Redesigning the Netflix API: No Versions, Many Endpoints - apievangelist
http://blog.programmableweb.com/2011/07/28/redesigning-the-netflix-api-no-versions-many-endpoints/?utm_source=feedburner&utm_medium=feed&utm_campaign=Feed%3A+ProgrammableWeb+%28ProgrammableWeb%3A+Blog%29
======
takinola
The main problem with versioning the API is that many of the hardware partners
cannot easily update their API interface and this leads to a 'legacy' approach
to maintaining the API. Having had a background in enterprise software, I can
tell you how frustrating this can be.

If the NetFlix API had versions, you can quickly see how this would
proliferate out of control.
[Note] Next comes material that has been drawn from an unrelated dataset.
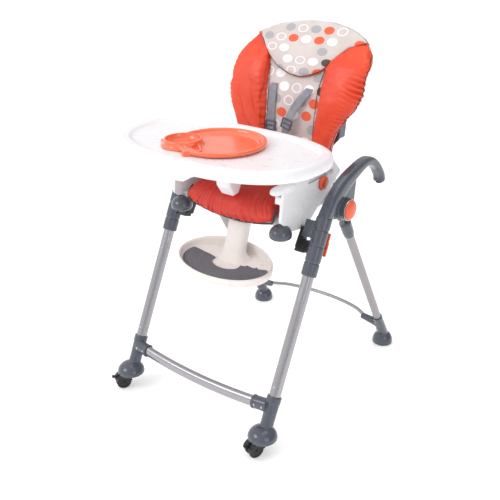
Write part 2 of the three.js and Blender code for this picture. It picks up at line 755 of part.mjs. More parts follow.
// The one on the +X side is slack: it comes forward out of its slot and crosses towards the middle.
function slackStrap() {
  const line = [
    [127, 872],
    [114, 855],
    [106, 833],
    [98, 800],
    [92, 770],
    [90, 735],
    [92, 700],
    [96, 652],
  ];
  const centres = [[48, 73, 874], [44, 69, 855], [20, 45, 828], [2, 27, 800], [-5, 20, 770], [-4, 21, 652]];
  const outline = [
    ...centres.map(([, x, z]) => [x, z + 3]),
    ...[...centres].reverse().map(([x, , z]) => [x, z - 3]),
  ];
  const strip = sideSlab(band(line.map(([y, z]) => [y, z, 1.1]), 10), -40, 110);
  return common(strip, frontSlab(outline, 60, 160));
}

function strapAdjuster(x, y, z) {
  const body = block([x - 15.5, y - 8.5, z - 15], [x + 15.5, y, z + 15]);
  const opening = block([x - 12.5, y - 10.5, z - 7], [x + 12.5, y + 3.5, z - 1]);
  return cut(body, opening);
}

function backrest() {
  addMesh(group, "back_shell", backShell(), PLASTIC_GREY);
  addMesh(group, "back_pad", backPad(), LEATHERETTE);
  addMesh(group, "headrest_pad", headrestPad(), DOTTED_CLOTH);
  addMesh(group, "shoulder_strap_left", straightStrap(), WEBBING);
  addMesh(group, "shoulder_strap_right", slackStrap(), WEBBING);
  addMesh(group, "strap_adjuster_left", strapAdjuster(-60.5, 108.5, 759), PLASTIC_GREY);
  addMesh(group, "strap_adjuster_right", strapAdjuster(9, 89.4, 778), PLASTIC_GREY);
  const handle = join(
    block([-32, 178.4, 828], [32, 184, 852]),
    rod(vec(-32, 183, 852), vec(32, 183, 852), 4.5, 14),
  );
  addMesh(group, "recline_handle", handle, PLASTIC_GREY);
}

// ---------------------------------------------------------------- harness on the seat
function harness() {
  const buckle = flatSlab(roundedOutline(22, 22, 22, 3, 20), 646, 658, 3).translate(0, -22, 0);
  addMesh(group, "harness_buckle", buckle, PLASTIC_GREY);
  addPair("waist_strap", flatSlab([[22.4, -33], [147, 60], [147, 84], [22.4, -9]], 641, 643.2), WEBBING);
  addMesh(group, "crotch_strap", block([-12.5, -100, 641], [12.5, -44.6, 643.2]), WEBBING);
}

// ---------------------------------------------------------------- tray
function inTray(geometry) {
  return geometry.translate(...TRAY_CENTRE);
}

function trayOutline(inset, count = 44) {
  return roundedOutline(TRAY_HALF_WIDTH - inset, TRAY_FRONT - inset, TRAY_BACK - inset,
    TRAY_SQUARENESS, count);
}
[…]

Devices from each class (assuming the versioning
was done on a time release basis) would probably need to be supported for
about 10 years (the expected lifetime of the device). This would mean NetFlix
would end up supporting over a dozen versions just to keep its hardware
partners happy.

Another solution would be to insist that all hardware accessing the API must
be capable of being flash updated. This would allow NetFlix to insist on
supporting each API version for only a limited amount of time (sufficient for
the hardware to be updated just like any other software service).

NetFlix basically has the choice of dealing with the complexity internally or
forcing the ecosystem to suck up the pain. Their choice will be driven more by
business concerns (who needs who more in the relationship, what are each
parties' options) than technical (what can we do given how much money we are
willing to throw at the problem).

------
inportb
I think it's a good idea to have a unified API and various compatibility
layers, but...

    
    
      + The iPhone may only show a few recommendations, while a TV may have several
      | rows of movie suggestions in multiple categories. Yet, if those two devices
      | are calling the same API, it will take perhaps a dozen requests for the TV
      + just to load the Netflix home screen.
    

... what's wrong with a simple n=count parameter in this case?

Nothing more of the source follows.